**Problem requirements**.
Quote exactly the lines spanning from the top of the data below to the line that contains "five loose boards.", including both.

□ □ □ □ □

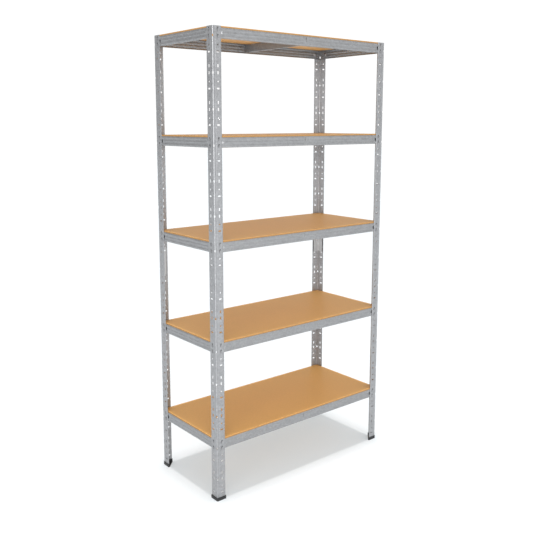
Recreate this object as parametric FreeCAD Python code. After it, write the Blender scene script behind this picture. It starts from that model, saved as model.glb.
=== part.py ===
"""Boltless steel shelving unit: four slotted angle posts, hooked beams and five loose boards.

Frame: +Z up, origin on the floor at the middle of the unit, front towards -Y. Millimetres.
Every piece is its own solid in its own STEP file under parts/.
"""
import FreeCAD, Part

import math
import os

from FreeCAD import Vector

# ---- driving dimensions -------------------------------------------------------------------
WIDTH = 900.0            # over the outer faces of the posts, along X
DEPTH = 400.0            # over the outer faces of the posts, along Y
HEIGHT = 1800.0          # floor to the top of the posts
SHELF_COUNT = 5
HOLE_PERIOD = 129.0      # height after which the hole pattern of a post repeats
PERIODS_PER_BAY = 3      # shelves hang this many hole periods apart

# posts: slotted angles, each in two halves that meet over an inner splice
POST_FLANGE = 38.0
POST_SHEET = 1.2
POST_BEND = 3.0          # outer radius of the bend
POST_SEAM = 900.0        # height where the two halves meet
SWAGE_START = 6.2        # stiffening swage, measured from the outer corner
SWAGE_END = 13.6
SWAGE_DEPTH = 0.6
SWAGE_SLOPE = 2.2        # width of each flank of the swage
SWAGE_ROUND = 2.5        # radius of its creases
LIP_WIDTH = 4.0          # free edge of the flange, bent slightly inwards
LIP_DEPTH = 0.8
LIP_ROUND = 1.6

# hole pattern of one flange
HOLE_LINE = 23.5         # from the outer corner
FIRST_HOLE = 33.0        # height of the lowest oblong
ROUND_RISE = 24.5        # round hole above the oblong
HOOK_RISES = (55.5, 80.0)
OBLONG_LENGTH, OBLONG_HEIGHT = 13.0, 6.0
ROUND_RADIUS = 3.2
HOOK_SLOT_WIDTH, HOOK_SLOT_HEIGHT = 6.0, 11.0
BEND_SLOT_WIDTH, BEND_SLOT_HEIGHT = 5.0, 8.0
BEND_SLOT_REACH = 4.5    # how far the punch goes in from the corner
SLOT_CORNER = 0.7
OBLONG_ROUND = OBLONG_HEIGHT / 2 - 0.1

# beams: pressed channels, with hooks on their ends and ribs along the face
BEAM_HEIGHT = 38.0
BEAM_SHEET = 1.0
BEAM_BEND = 2.0
LEDGE_WIDTH = 20.0       # carries the board
TOE_WIDTH = 8.0          # stiffening return at the bottom
BEAM_END = 6.0           # the face stops this far inside the outer plane of the unit
CORNER_NOTCH = 25.0      # ledge and toe of the side beams are cut back by this much
RIB_COUNT = 3
RIB_BASE, RIB_CREST = 6.4, 3.0
RIB_RISE = 0.9
RIB_RUNOUT = 5.1         # length of its sloping ends
RIB_END = 46.0           # ribs start this far inside the outer plane of the unit
RIB_MIDDLE_GAP = 12.0    # half the plain stretch at the middle of a long beam
DIMPLE_START = 28.0      # pressed dimple under the edge of the post, from the outer plane
DIMPLE_END = 45.0
DIMPLE_HEIGHT, DIMPLE_FLOOR = 15.0, 8.0     # across its mouth and across its floor
DIMPLE_DEPTH = 3.5
DIMPLE_RUNOUT = 5.0      # length of its sloping ends

# hooks
HOOK_WIDTH = 4.4
HOOK_THICKNESS = 1.2
HOOK_ROOT = 6.2          # height of the neck that passes through the slot
HOOK_DROP = 3.8          # how far the tooth hangs below the neck
HOOK_CLEARANCE = 0.15    # tooth to outer face of the post
HOOK_CORNER, HOOK_TIP, HOOK_NOTCH = 1.0, 0.5, 0.3

# centre ties: one channel under each board, front to rear
TIE_HEIGHT = 33.0
TIE_FLANGE = 16.0
TIE_TOE = 8.0
TIE_TONGUE_HEIGHT = 15.0
TIE_TONGUE_TOP = 5.0     # below the ledge
TIE_SLOT_CLEARANCE = 0.6
TIE_LEDGE_GAP = 1.0      # flange of the tie to the ledges of the beams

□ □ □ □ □

**Answer to this task**.
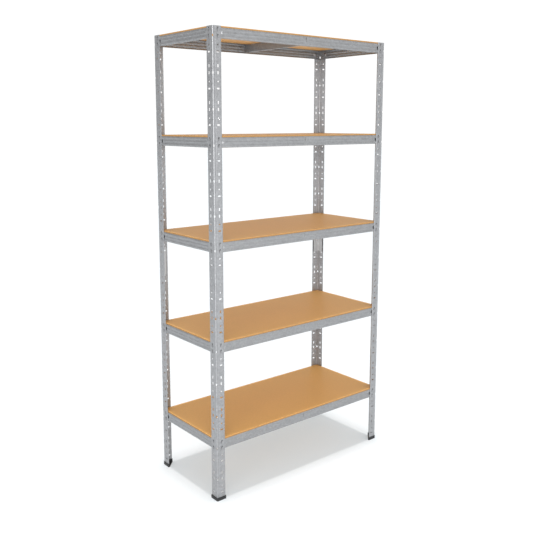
Recreate this object as parametric FreeCAD Python code. After it, write the Blender scene script behind this picture. It starts from that model, saved as model.glb.
=== part.py ===
"""Boltless steel shelving unit: four slotted angle posts, hooked beams and five loose boards.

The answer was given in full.